Hachette Audio & Wax Audio Group Launch Vinyl Audiobook Series, Featuring Lin-Manuel Miranda, Jerry Garcia & More: The resurgence of vinyl continues, as Hachette Audio, an imprint of Hachette Book Group, and Wax Audio Group has announced a new series of vinyl + digital audiobook titles in 2018. The range will include releases read by Lin-Manuel Miranda, Jerry Garcia, Amanda Palmer and Steve Jones, among others. The series launches with David Foster Wallace’s This Is Water, which is available today (Feb. 27). “As we’ve all seen recently reported across major media, the dramatic and sustained rise of audiobooks continues, so there is no better time than now to expand our catalog with an audio format that has seen amazing resurgence with a greater dedication of retail space and online merchandising,” Anthony Goff, svp and publisher, Hachette Audio, says in a statement.

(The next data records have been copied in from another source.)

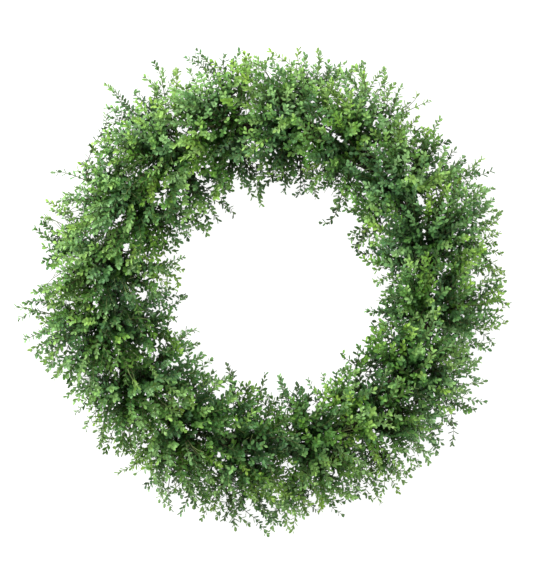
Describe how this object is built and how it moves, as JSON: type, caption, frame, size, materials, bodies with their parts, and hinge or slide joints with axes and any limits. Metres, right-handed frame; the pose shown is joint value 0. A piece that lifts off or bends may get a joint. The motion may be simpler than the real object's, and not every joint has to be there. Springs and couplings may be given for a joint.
{
  "type": "boxwood wreath",
  "caption": "Round wreath of small-leaved boxwood: leafy bunches wound with florist's wire onto a welded double-hoop wire frame, with an open middle.",
  "frame": {"origin": "middle of the wreath's footprint on the surface that it lies on, which is the centre of the ring at the back of the frame", "axes": "+Z out through the front of the wreath, +Y towards twelve o'clock, +X towards three o'clock as seen from the front"},
  "size_m": [0.771, 0.7705, 0.1259],
  "materials": {
    "frame_wire": "dull galvanised steel wire",
    "florist_wire": "dark green enamelled florist's wire",
    "leaf_inner": "satin dark green boxwood leaves on brown twigs",
    "leaf_front": "satin mid green boxwood leaves on brown twigs",
    "leaf_outer": "satin light green boxwood leaves with yellow-green young tips"
  },
  "bodies": {
    "root": {"wire_frame": "frame_wire", "binding_wire": "florist_wire", "bunch_01_inner": "leaf_inner", "bunch_01_front": "leaf_front", "bunch_01_outer": "leaf_outer", "bunch_02_inner": "leaf_inner", "bunch_02_front": "leaf_front", "bunch_02_outer": "leaf_outer", "bunch_03_inner": "leaf_inner", "bunch_03_front": "leaf_front", "bunch_03_outer": "leaf_outer", "bunch_04_inner": "leaf_inner", "bunch_04_front": "leaf_front", "bunch_04_outer": "leaf_outer", "bunch_05_inner": "leaf_inner", "bunch_05_front": "leaf_front", "bunch_05_outer": "leaf_outer", "bunch_06_inner": "leaf_inner", "bunch_06_front": "leaf_front", "bunch_06_outer": "leaf_outer", "bunch_07_inner": "leaf_inner", "bunch_07_front": "leaf_front", "bunch_07_outer": "leaf_outer", "bunch_08_inner": "leaf_inner", "bunch_08_front": "leaf_front", "bunch_08_outer": "leaf_outer", "bunch_09_inner": "leaf_inner", "bunch_09_front": "leaf_front", "bunch_09_outer": "leaf_outer", "bunch_10_inner": "leaf_inner", "bunch_10_front": "leaf_front", "bunch_10_outer": "leaf_outer", "bunch_11_inner": "leaf_inner", "bunch_11_front": "leaf_front", "bunch_11_outer": "leaf_outer", "bunch_12_inner": "leaf_inner", "bunch_12_front": "leaf_front", "bunch_12_outer": "leaf_outer", "bunch_13_inner": "leaf_inner", "bunch_13_front": "leaf_front", "bunch_13_outer": "leaf_outer", "bunch_14_inner": "leaf_inner", "bunch_14_front": "leaf_front", "bunch_14_outer": "leaf_outer", "bunch_15_inner": "leaf_inner", "bunch_15_front": "leaf_front", "bunch_15_outer": "leaf_outer", "bunch_16_inner": "leaf_inner", "bunch_16_front": "leaf_front", "bunch_16_outer": "leaf_outer"}
  },
  "joints": []
}
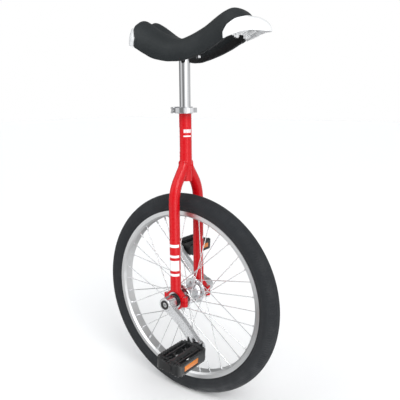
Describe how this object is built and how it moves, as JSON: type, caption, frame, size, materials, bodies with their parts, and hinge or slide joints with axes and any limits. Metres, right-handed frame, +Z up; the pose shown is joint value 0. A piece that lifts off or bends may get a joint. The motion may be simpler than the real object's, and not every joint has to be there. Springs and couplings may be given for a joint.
{
  "type": "unicycle",
  "caption": "Unicycle with a spoked wheel, curved steel fork, quick release seat clamp, forged cranks, cage pedals with reflectors and a curved padded saddle with end mouldings.",
  "frame": {"origin": "on the ground directly under the axle, where the tyre touches", "axes": "+X forward, +Y to the rider's left along the axle, +Z up"},
  "size_m": [0.504, 0.414, 0.9086],
  "materials": {
    "frame_paint": "high gloss red enamel over steel tube",
    "zinc_steel": "bright zinc plate",
    "bearing_steel": "ground bearing steel",
    "black_rubber": "matt moulded rubber",
    "silver_alloy": "satin",
    "grey_plastic": "matt",
    "chrome_steel": "bright chrome plate",
    "brass_cage": "pressed",
    "dark_steel": "blackened",
    "hub_alloy": "turned and polished",
    "stainless_spoke": "drawn stainless wire",
    "rim_alloy": "satin anodised",
    "tube_rubber": "soft butyl",
    "tyre_rubber": "matt moulded rubber with fine ribs",
    "forged_alloy": "forged and polished",
    "black_plastic": "moulded, fine grain",
    "amber_reflector": "clear moulded prisms",
    "foam": "open cell foam",
    "black_vinyl": "soft vinyl, low sheen",
    "white_plastic": "moulded, soft gloss"
  },
  "bodies": {
    "frame": {"seat_tube": "frame_paint", "fork_leg_right": "frame_paint", "fork_leg_left": "frame_paint", "bearing_holder_right": "frame_paint", "bearing_holder_left": "frame_paint", "bearing_cap_right": "frame_paint", "bearing_cap_left": "frame_paint", "cap_bolts": "zinc_steel", "outer_races": "bearing_steel", "bearing_seals": "black_rubber", "clamp_collar": "silver_alloy", "clamp_skewer": "zinc_steel", "cam_washer": "grey_plastic", "cam_pin": "zinc_steel"},
    "release_lever": {"release_lever": "chrome_steel"},
    "thumb_nut": {"thumb_nut": "silver_alloy"},
    "bearing_cage_right": {"bearing_cage_right": "brass_cage", "bearing_balls_right": "bearing_steel"},
    "bearing_cage_left": {"bearing_cage_left": "brass_cage", "bearing_balls_left": "bearing_steel"},
    "wheel": {"axle": "dark_steel", "hub_shell": "hub_alloy", "inner_races": "bearing_steel", "bearing_spacers": "dark_steel", "axle_collars": "dark_steel", "spokes": "stainless_spoke", "nipples": "zinc_steel", "rim": "rim_alloy", "rim_tape": "grey_plastic", "inner_tube": "tube_rubber", "valve_stem": "black_rubber", "valve_nut": "zinc_steel", "tyre": "tyre_rubber", "crank_right": "forged_alloy", "crank_left": "forged_alloy", "crank_bolts": "zinc_steel", "dust_caps": "black_plastic", "pedal_spindle_right": "dark_steel", "pedal_spindle_left": "dark_steel"},
    "pedal_right": {"pedal_body_right": "black_plastic", "pedal_bearings_right": "bearing_steel", "pedal_reflectors_right": "amber_reflector", "pedal_end_cap_right": "black_plastic"},
    "pedal_left": {"pedal_body_left": "black_plastic", "pedal_bearings_left": "bearing_steel", "pedal_reflectors_left": "amber_reflector", "pedal_end_cap_left": "black_plastic"},
    "seat": {"seat_post": "chrome_steel", "saddle_plate": "dark_steel", "saddle_base": "black_plastic", "saddle_foam": "foam", "saddle_cover": "black_vinyl", "front_handle": "white_plastic", "rear_bumper": "white_plastic", "saddle_bolts": "zinc_steel", "saddle_nuts": "zinc_steel", "handle_screws": "zinc_steel"}
  },
  "joints": [
    {"name": "wheel_spin", "type": "hinge", "parent": "frame", "child": "wheel", "pos_m": [0, 0, 0.252], "axis": [0, 1, 0], "continuous": true},
    {"name": "cage_spin_right", "type": "hinge", "parent": "frame", "child": "bearing_cage_right", "pos_m": [0, -0.046, 0.252], "axis": [0, 1, 0], "continuous": true},
    {"name": "cage_spin_left", "type": "hinge", "parent": "frame", "child": "bearing_cage_left", "pos_m": [0, 0.046, 0.252], "axis": [0, 1, 0], "continuous": true},
    {"name": "pedal_spin_right", "type": "hinge", "parent": "wheel", "child": "pedal_right", "pos_m": [0.10239, -0.15, 0.1803], "axis": [0, 1, 0], "continuous": true},
    {"name": "pedal_spin_left", "type": "hinge", "parent": "wheel", "child": "pedal_left", "pos_m": [-0.10239, 0.15, 0.3237], "axis": [0, 1, 0], "continuous": true},
    {"name": "seat_height", "type": "slide", "parent": "frame", "child": "seat", "axis": [0, 0, 1], "range_m": [-0.07, 0.03]},
    {"name": "lever_swing", "type": "hinge", "parent": "frame", "child": "release_lever", "pos_m": [-0.021, -0.01805, 0.699], "axis": [0, 0, -1], "range_deg": [0, 170]},
    {"name": "nut_turn", "type": "hinge", "parent": "frame", "child": "thumb_nut", "pos_m": [-0.021, 0.014, 0.699], "axis": [0, 1, 0], "range_deg": [-360, 0]}
  ],
  "couplings": [
    {"joint": "cage_spin_right", "follows": "wheel_spin", "ratio": 0.3816},
    {"joint": "cage_spin_left", "follows": "wheel_spin", "ratio": 0.3816}
  ]
}
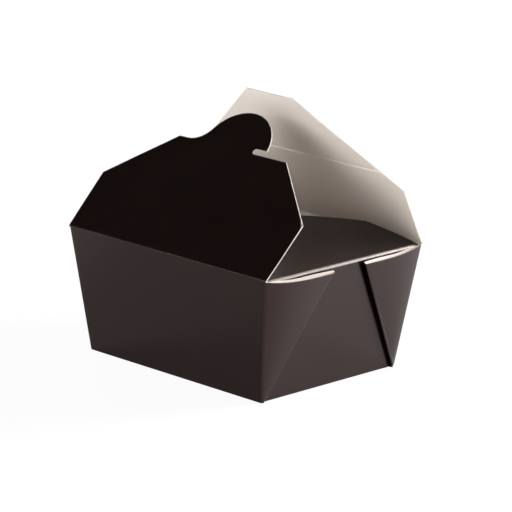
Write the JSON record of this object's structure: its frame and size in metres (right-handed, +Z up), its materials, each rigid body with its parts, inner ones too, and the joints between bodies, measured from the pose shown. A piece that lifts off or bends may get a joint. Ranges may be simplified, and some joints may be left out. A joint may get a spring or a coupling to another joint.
{
  "type": "folding takeaway food box",
  "caption": "Tapered paperboard food box with folded web corners, in-turned end flaps, a hook flap and a slit flap that lock over the top.",
  "frame": {"origin": "centre of the box on the table, in the plane of the base's underside", "axes": "+X along the long walls, -Y towards the wall that carries the hook flap, +Z up"},
  "size_m": [0.1358, 0.1054, 0.1271],
  "materials": {
    "printed_board": "satin",
    "cream_board": "satin"
  },
  "bodies": {
    "carton": {"carton": "printed_board"},
    "tab_flap": {"tab_flap": "printed_board"},
    "slot_flap": {"slot_flap": "cream_board"}
  },
  "joints": [
    {"name": "tab_flap_hinge", "type": "hinge", "parent": "carton", "child": "tab_flap", "pos_m": [0, -0.05253, 0.061], "axis": [-1, 0, 0], "range_deg": [-175, 30]},
    {"name": "slot_flap_hinge", "type": "hinge", "parent": "carton", "child": "slot_flap", "pos_m": [0, 0.05253, 0.061], "axis": [1, 0, 0], "range_deg": [-160, 8]}
  ]
}
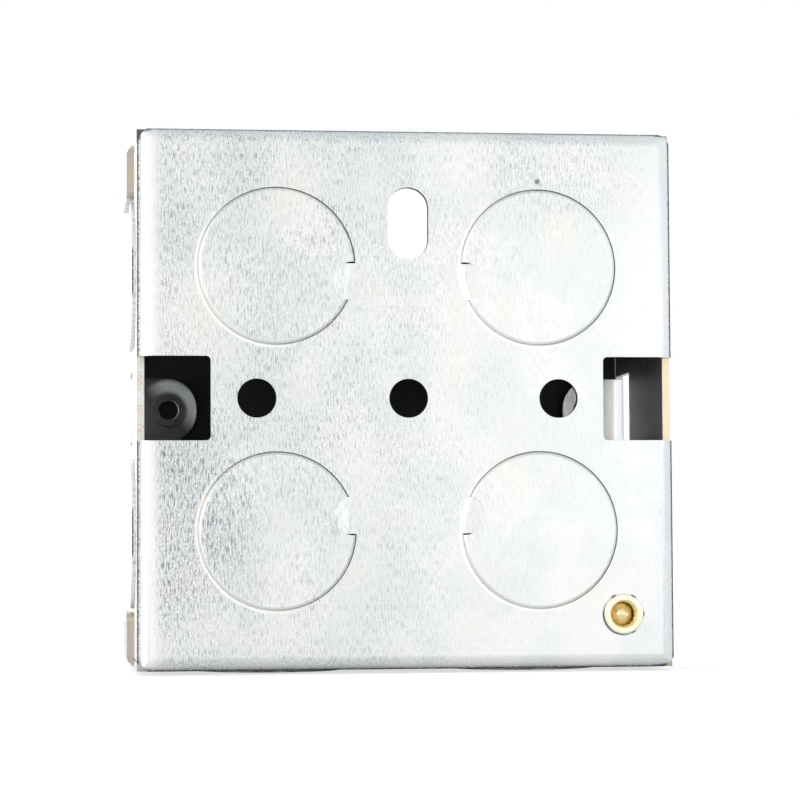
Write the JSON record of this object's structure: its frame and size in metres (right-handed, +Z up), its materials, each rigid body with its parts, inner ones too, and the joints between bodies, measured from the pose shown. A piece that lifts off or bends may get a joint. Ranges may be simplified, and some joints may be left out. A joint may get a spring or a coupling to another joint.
{
  "type": "flush back box",
  "caption": "Square folded steel flush back box with round knockouts, inward screw lugs and a brass earth terminal in a corner.",
  "frame": {"origin": "middle fixing hole, on the outer face of the back plate", "axes": "+Z up as the box sits in a wall, -Y out of the open front, +X to the right seen from the front"},
  "size_m": [0.0728, 0.0355, 0.0718],
  "materials": {
    "galvanised_steel": "pale zinc coat with a fine upright grain",
    "brass": "turned brass",
    "brass_screw": "turned brass"
  },
  "bodies": {
    "root": {"box_shell": "galvanised_steel", "earth_terminal_bush": "brass", "earth_terminal_screw": "brass_screw"}
  },
  "joints": []
}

David Bowie Exhibit Details Exclusive Vinyl Releases, Rare Recordings, Silver vinyl seven-inch, live mini-LP will be available at expansive Brooklyn Museum exhibition: A selection of new, limited edition David Bowie vinyl records will be available at the Brooklyn Museum to mark the arrival of the exhibition, David Bowie Is, set to run March 2nd through July 15th. The limited edition releases include a seven-inch single of “Time,” “The Prettiest Star” and Live in Berlin (1978), an eight-track mini-LP featuring four previously unreleased recordings. The Brooklyn Museum will also stock a red vinyl version of iSelect, a compilation Bowie curated that has been available at previous David Bowie Is stops. The “Time” b/w “The Prettiest Star” single will be pressed on silver vinyl and features a rare picture sleeve. The Live in Berlin mini-LP will be pressed on orange vinyl and features recordings from Bowie’s concert at Deutschland Halle May 16th, 1978. Along with the four unreleased cuts, the record boasts four more songs that have only been released in the past six months.